Alfonso XIII Sport Roadster
Chassis number: 2110

'Spanish-Swiss' is the literal translation for Hispano-Suiza; and this particular model was named for the King of Spain, Alfonso XIII. Chief engineer Mark Birkigt was the Swiss connection. That his nationality was honored in naming the Barcelona company in 1904 was an act of supreme prescience. Not only would the then 26-year-old Birkigt be responsible for every Hispano-Suiza design for the next three decades, but he would ever after be regarded as among the most talented automobile engineers in history.

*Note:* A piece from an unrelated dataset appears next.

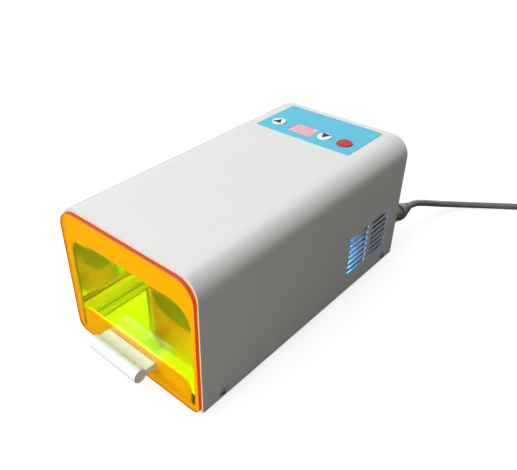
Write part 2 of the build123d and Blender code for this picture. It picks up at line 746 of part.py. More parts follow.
def drawer():
    """The drawer behind its plate: front wall, tray, arched back and rear shield."""
    wall = 2.0
    rear = FRONT + TRAY_DEPTH
    inside = PLATE_BACK + wall
    flange_y = rear - TRAY_METAL
    half, low, high = DRAWER_FRONT
    with BuildPart() as front:
        with BuildSketch(at_y(PLATE_BACK)):
            add(outline(half, LOW + low, LOW + high, 10, 1))
            with Locations(*handle_screw_places()):
                Circle(M3["shank"] / 2 + CLEAR, mode=Mode.SUBTRACT)
        extrude(amount=-wall)
    save(front, "drawer_front")
    bead_z, bead_depth, bead_width = TRAY_BEAD
    wall_x = TRAY_HALF - TRAY_METAL / 2
    bead_x = TRAY_HALF - 0.6 - bead_depth / 2  # rooted in the wall
    with BuildPart() as tray:
        with BuildSketch(at_y(inside)):
            with Locations((0, LOW + TRAY_FLOOR + TRAY_METAL / 2)):
                Rectangle(2 * TRAY_HALF, TRAY_METAL)
            for side in (-1, 1):
                with Locations((side * wall_x, LOW + (TRAY_FLOOR + TRAY_WALL) / 2)):
                    Rectangle(TRAY_METAL, TRAY_WALL - TRAY_FLOOR)
                with Locations((side * bead_x, LOW + bead_z)):
                    Rectangle(bead_depth, bead_width)
        extrude(amount=inside - flange_y)
        with BuildSketch(at_y(flange_y)):
            with Locations((0, LOW + TRAY_FLOOR + TRAY_FLANGE / 2)):
                Rectangle(2 * TRAY_HALF, TRAY_FLANGE)
            with Locations(*shield_screw_places()):
                Circle(M3["shank"] / 2 + TAPPED, mode=Mode.SUBTRACT)
        extrude(amount=TRAY_METAL)
    save(tray, "tray")
    half, high, corner = ARCH
    with BuildPart() as back:
        with BuildSketch(at_y(rear)):
            add(outline(half, LOW + TRAY_FLOOR, LOW + high, corner, 0))
            with Locations(*shield_screw_places()):
                Circle(M3["shank"] / 2 + 2 * TAPPED, mode=Mode.SUBTRACT)
        extrude(amount=TRAY_METAL)
    save(back, "drawer_back")
    with BuildPart() as shield:
        with BuildSketch(at_y(rear)):
            add(outline(SHIELD_HALF, LOW + TRAY_FLOOR + TRAY_METAL, LOW + SHIELD_TOP, LINER_CORNER, 0))
            with Locations(*shield_screw_places()):
                Circle(M3["shank"] / 2 + 2 * TAPPED, mode=Mode.SUBTRACT)
        extrude(amount=-PLATE)
    save(shield, "rear_shield")
    heads = [((x, rear + PLATE, z), (0, 1, 0)) for x, z in shield_screw_places()]
    screws("shield_screws", M3, PLATE + 2 * TRAY_METAL, heads)
    heads = [((x, inside, z), (0, 1, 0)) for x, z in handle_screw_places()]
    screws("handle_screws", M3, 13, heads)


def handle():
    """A round bead in front of a flat tab, held by two screws from behind."""
    bead_y = FRONT - HANDLE_REACH + BEAD / 2
    thread = 8.5
    with BuildPart() as bar:
        with BuildSketch(Plane.YZ.offset(HANDLE_X - HANDLE_WIDTH / 2)):
            with Locations((bead_y, LOW + HANDLE_Z + BEAD_RISE)):
                Circle(BEAD / 2)
            with Locations(((PLATE_FRONT + bead_y) / 2, LOW + HANDLE_Z)):
                Rectangle(PLATE_FRONT - bead_y, TAB)
        extrude(amount=HANDLE_WIDTH)
        with BuildSketch(at_y(PLATE_FRONT)):
            with Locations(*handle_screw_places()):
                Circle(M3["shank"] / 2 + TAPPED)
        extrude(amount=thread, mode=Mode.SUBTRACT)
    save(bar, "handle")


def catch():
    """A magnet on the bulkhead, and the steel strike that it holds."""
    strike_y = FRONT + TRAY_DEPTH + PLATE
    strike_thick, catch_z = 1.2, LOW + 23
    with BuildPart() as plate:
        with Locations((0, strike_y + strike_thick / 2, catch_z)):
            Box(24, strike_thick, 10)
    save(plate, "strike")
    with BuildPart() as magnet:
        depth = BULKHEAD - strike_y - strike_thick - GAP
        with Locations((0, BULKHEAD - depth / 2, catch_z)):
            Box(26, depth, 12)
        fillet(magnet.edges().filter_by(Axis.Y), 1)
    save(magnet, "catch_magnet")


def relief_axis():
    """Start of the relief and its direction, which droops."""
    drop = math.radians(RELIEF_DROP)
    start = Vector(GLAND_X, PANEL_OUT + 4, LOW + GLAND_Z)
    return start, Vector(0, math.cos(drop), -math.sin(drop))


def gland():
    """A gland through the back panel, with a nut on each side."""
    outer_nut, inner_nut, body = 3.4, 4.0, 12.0
    with BuildPart() as gland_body:
        with BuildSketch(at_y(PANEL_OUT)):
            with Locations((GLAND_X, LOW + GLAND_Z)):
                RegularPolygon(GLAND_NUT, 6, major_radius=False, rotation=30)
        extrude(amount=-outer_nut)
        with BuildSketch(at_y(PANEL_OUT)):
            with Locations((GLAND_X, LOW + GLAND_Z)):
                Circle(GLAND_HOLE - 0.2)
        extrude(amount=body)
        with BuildSketch(at_y(PANEL_IN)):
            with Locations((GLAND_X, LOW + GLAND_Z)):
                RegularPolygon(GLAND_NUT, 6, major_radius=False, rotation=30)
        extrude(amount=inner_nut)
    save(gland_body, "cord_gland")


def relief():
    """A moulded strain relief: a neck, a collar, and a ribbed taper down to the lead."""
    base, neck, collar, tip = 8.4, 7.4, 9.0, CORD / 2 + 0.4
    collar_start, taper_start = 26.5, 31.0
    groove, groove_width, grooves = 1.2, 2.2, (36.0, 43.0)
    start, along = relief_axis()

    def radius(height):
        return collar + (tip - collar) * (height - taper_start) / (RELIEF_LENGTH - taper_start)

    points = [(0, 0), (base, 0), (base, 12), (neck, 14), (neck, collar_start), (collar, collar_start)]
    points.append((collar, taper_start))
    for near in grooves:
        far = near + groove_width
        points += [(radius(near), near), (radius(near) - groove, near)]
        points += [(radius(far) - groove, far), (radius(far), far)]
    points += [(tip, RELIEF_LENGTH), (0, RELIEF_LENGTH)]
    section = Plane(origin=start, x_dir=(1, 0, 0), z_dir=Vector(1, 0, 0).cross(along))
    with BuildPart() as sleeve:
        with BuildSketch(section):
            with BuildLine():
                Polyline(*points, close=True)
            make_face()
        revolve(axis=Axis(start, along))
    save(sleeve, "cord_relief")


def lead_route():
    """The free lead's route: down to the table, then round to the right."""
    start, along = relief_axis()
    exit_point = start + along * RELIEF_LENGTH
    heading = math.radians(LAST_HEADING)
    last_bend = Vector(148.5, 334.5, CORD / 2)
    end = last_bend + Vector(math.cos(heading), math.sin(heading), 0) * LAST_RUN
    bends = [
        (65.8, 229.5, 24.4),
        (69.5, 247.0, 17.2),
        (75.2, 263.5, 11.0),
        (83.4, 278.6, 6.9),
        (94.4, 292.0, 4.4),
        (108.7, 304.8, 3.6),
        (127.2, 319.0, 3.5),
    ]
    route = [exit_point, exit_point + along * FIRST_RUN]
    return route + [Vector(*bend) for bend in bends] + [last_bend, end]


def bend_radii(route):
    """The largest arcs that each pair of runs leaves room for."""
    radii = []
    for before, point, after in zip(route, route[1:], route[2:]):
        turn = math.radians((point - before).get_angle(after - point))
        shorter = min((point - before).length, (after - point).length)
        radii.append(0.45 * shorter / math.tan(turn / 2))
    return radii


def lead():
    route = lead_route()
    radii = bend_radii(route)
    print("lead's bend radii", [round(radius, 1) for radius in radii])
    with BuildPart() as tube:
        with BuildLine() as line:
            FilletPolyline(*route, radius=radii)
        with BuildSketch(Plane(origin=route[0], z_dir=route[1] - route[0])):
            Circle(CORD / 2)
        sweep(path=line.wire())
    length = line.wire().length
    expected = math.pi * CORD**2 / 4 * length
    print("lead's length", round(length, 1), "volume against section", tube.part.volume / expected)
    save(tube, "cord_lead")
    return length


def coil_arcs():
    """Half turns that spiral in on the table and out again on top, each by three points."""
    route = lead_route()
    ahead = (route[-1] - route[-2]).normalized()
    right = Vector(ahead.Y, -ahead.X, 0)
    start = route[-1] + ahead * CORD
    radius, side = COIL_OUTER, -1
    arcs, here = [], start
    for half in range(2 * COIL_TURNS):
        climbing = half == COIL_TURNS
        if half:
            radius += COIL_PITCH / 2 if half > COIL_TURNS else -COIL_PITCH / 2
        middle = here - right * side * radius
        rise = COIL_PITCH if climbing else 0
        end = here - right * side * 2 * radius + Vector(0, 0, rise)
        arcs.append((here, middle - ahead * side * radius + Vector(0, 0, rise / 2), end))
        here, side = end, -side
    return start - ahead * CORD, arcs, ahead


def least_gap(line, step=2.0):
    """How near the centre line comes to itself, less the lead's own thickness."""
    count = int(line.length / step)
    points = [line.position_at(number / count) for number in range(count + 1)]
    apart = int(40 / step)
    pairs = (
        (first - second).length
        for number, first in enumerate(points)
        for second in points[number + apart :]
    )
    return min(pairs) - CORD


def coil():
    begin, arcs, leaving = coil_arcs()
    with BuildPart() as turns:
        with BuildLine() as line:
            Line(begin, arcs[0][0])
            for first, middle, last in arcs:
                ThreePointArc(first, middle, last)
            Line(arcs[-1][2], arcs[-1][2] + leaving * COIL_TAIL)
        with BuildSketch(Plane(origin=begin, z_dir=arcs[0][0] - begin)):
            Circle(CORD / 2)
        sweep(path=line.wire())
    centre_line = line.wire()
    expected = math.pi * CORD**2 / 4 * centre_line.length
    print("coil's length", round(centre_line.length, 1), "least gap", round(least_gap(centre_line), 2))
    print("coil's volume against section", turns.part.volume / expected)
    save(turns, "cord_coil")
    return centre_line.length


def plug():
    """A flat moulded plug lying on its back, its three pins up."""
    _, arcs, leaving = coil_arcs()
    tail = arcs[-1][2] + leaving * COIL_TAIL
    neck = Plane(origin=tail, z_dir=leaving)
    body_start = tail + leaving * PLUG_NECK
    face = Plane(origin=(body_start.X, body_start.Y, 0), x_dir=leaving, z_dir=(0, 0, 1))
    with BuildPart() as body:
        with BuildSketch(face):
            with Locations((PLUG_RADIUS, 0)):
                Circle(PLUG_RADIUS)
            with Locations((PLUG_RADIUS / 2, 0)):
                Rectangle(PLUG_RADIUS, 20)
        extrude(amount=PLUG_THICK)
        fillet(body.faces().sort_by(Axis.Z)[-1].edges(), 2)
        fillet(body.faces().sort_by(Axis.Z)[0].edges(), 1)
        with BuildSketch(neck):
            Circle(4.4)
        with BuildSketch(neck.offset(PLUG_NECK + 2)):
            Circle(7.6)
        loft()
    save(body, "plug_body")
    pin_face = face.offset(PLUG_THICK)
    centre = PLUG_RADIUS + 1
    with BuildPart() as pins:
        with BuildSketch(pin_face):
            with Locations((centre - 10.3, 0)):
                Rectangle(6.3, 1.6)
        extrude(amount=20)
        with BuildSketch(pin_face):
            for side in (-1, 1):
                with Locations((centre + 4, side * 6.9)):
                    Rectangle(6.3, 1.6, rotation=side * 30)
        extrude(amount=17.3)
    save(pins, "plug_pins")


def main():
    os.makedirs("parts", exist_ok=True)
    for make in (casing, label_panel, front_frame, base_plate, back_panel, feet, fasteners):
        make()
    for make in (chamber_liner, chamber_back, lamps, ballasts, control_transformer, terminal_block):
        make()
    for make in (timer, buttons, fan, mains_switch, fuse, rails, vent_guards):
        make()
    for make in (filter_plate, drawer, handle, catch, gland, relief, plug):
        make()
    print("whole lead", round(lead() + coil(), 1))


main()
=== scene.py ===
"""Looks of a dental lab light curing unit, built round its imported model. Metres, +Z up."""

import math

import bpy
from mathutils import Matrix, Vector


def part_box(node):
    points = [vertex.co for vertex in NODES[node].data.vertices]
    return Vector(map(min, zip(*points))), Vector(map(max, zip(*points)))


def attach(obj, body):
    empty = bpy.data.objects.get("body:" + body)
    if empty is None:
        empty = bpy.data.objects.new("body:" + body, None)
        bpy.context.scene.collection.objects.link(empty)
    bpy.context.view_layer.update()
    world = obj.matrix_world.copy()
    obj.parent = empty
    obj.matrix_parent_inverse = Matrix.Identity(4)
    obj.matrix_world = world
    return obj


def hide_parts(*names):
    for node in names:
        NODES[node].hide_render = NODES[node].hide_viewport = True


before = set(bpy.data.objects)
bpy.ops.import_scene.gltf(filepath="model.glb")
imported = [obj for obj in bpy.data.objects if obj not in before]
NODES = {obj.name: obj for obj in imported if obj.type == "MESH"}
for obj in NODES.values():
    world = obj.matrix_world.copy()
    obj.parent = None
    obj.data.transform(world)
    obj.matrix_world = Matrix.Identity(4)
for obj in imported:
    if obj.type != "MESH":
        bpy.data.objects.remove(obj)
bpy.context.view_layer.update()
MM = 0.001
UM = 0.000001

# The camera, from the photograph
FRAME_WIDTH = 517
FOCAL = 592.19  # in pixels of that width
SENSOR = 36.0
SHIFT = (0.0778, 0.0110)
CAMERA_PLACE = Vector((0.28609, -0.32783, 0.36841))
CAMERA_RIGHT = Vector((0.7326, 0.6804, -0.0170))
CAMERA_BACK = Vector((0.5644, -0.5934, 0.5739))

# The mains lead, as the construction has it, in millimetres
CORD = 7.0
RELIEF_START = Vector((64.0, 149.0, 40.6))
RELIEF_DROP = math.radians(9.0)
RELIEF_LENGTH = 53.0
FIRST_RUN = 12.0
LEAD_BENDS = [
    (65.8, 229.5, 24.4),
    (69.5, 247.0, 17.2),
    (75.2, 263.5, 11.0),
    (83.4, 278.6, 6.9),
    (94.4, 292.0, 4.4),
    (108.7, 304.8, 3.6),
    (127.2, 319.0, 3.5),
    (148.5, 334.5, 3.5),
]
LAST_RUN = 25.0
LAST_HEADING = math.radians(35.5)
COIL_TURNS = 6
COIL_PITCH = 7.5
COIL_OUTER = 52.8
COIL_STEPS = 8  # control points in each half turn
COIL_REACH = 0.981  # the curve's radius, as a share of its control points' radius
COIL_TAIL = 30.0
TAIL_POINTS = (0.3, 1.0)  # shares of the tail

# Marks on the panel, in millimetres
MARK_ROOT = 0.2  # sunk into the piece that carries it
ARROW_RISE, DIGITS_RISE = 0.12, 0.08
ARROWS = {"up_button": (9.0, 8.5), "down_button": (9.0, -9.0)}  # width, and height to the tip
DIGIT_WIDTH, DIGIT_HEIGHT = 6.6, 12.4  # between the middles of the bars
BAR, BAR_GAP = 1.9, 0.228
DIGIT_LEAN = math.tan(math.radians(9))
SEGMENTS = {  # ends of each bar, in digit widths and half heights
    "top": ((0, 2), (1, 2)),
    "upper_left": ((0, 1), (0, 2)),
    "upper_right": ((1, 1), (1, 2)),
    "middle": ((0, 1), (1, 1)),
    "lower_left": ((0, 0), (0, 1)),
    "lower_right": ((1, 0), (1, 1)),
    "bottom": ((0, 0), (1, 0)),
}
ZERO = [name for name in SEGMENTS if name != "middle"]
TWO = ["top", "upper_right", "middle", "lower_left", "bottom"]
DIGITS = ((-6.0, ZERO), (6.2, TWO))  # place across the display, and the lit bars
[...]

Alfonso XIII was Birkigt's patron. Spain's last monarch - whose exile in 1931 heralded in a 44-year-long republican interregnum punctuated by a bitter civil war - began acquiring Hispanos for the Royal garage in 1907, although the 'carriage trade' cars the firm was producing were a bit tame for his taste. Luckily, Birkigt was thinking similarly, and in 1909 designed a long-stroke T-head four-cylinder engine for use in voiturette racing, dominated at that time by French one and two-cylinder cars. In 1910, Hispano won the prestigious Coupe de l'Auto race in Boulogne at a speed of 8 miles per hour faster than the previous year. The victory spelled the end to singles and twins in voiturette competition henceforth and suggested the wisdom of marketing a production version of the winner.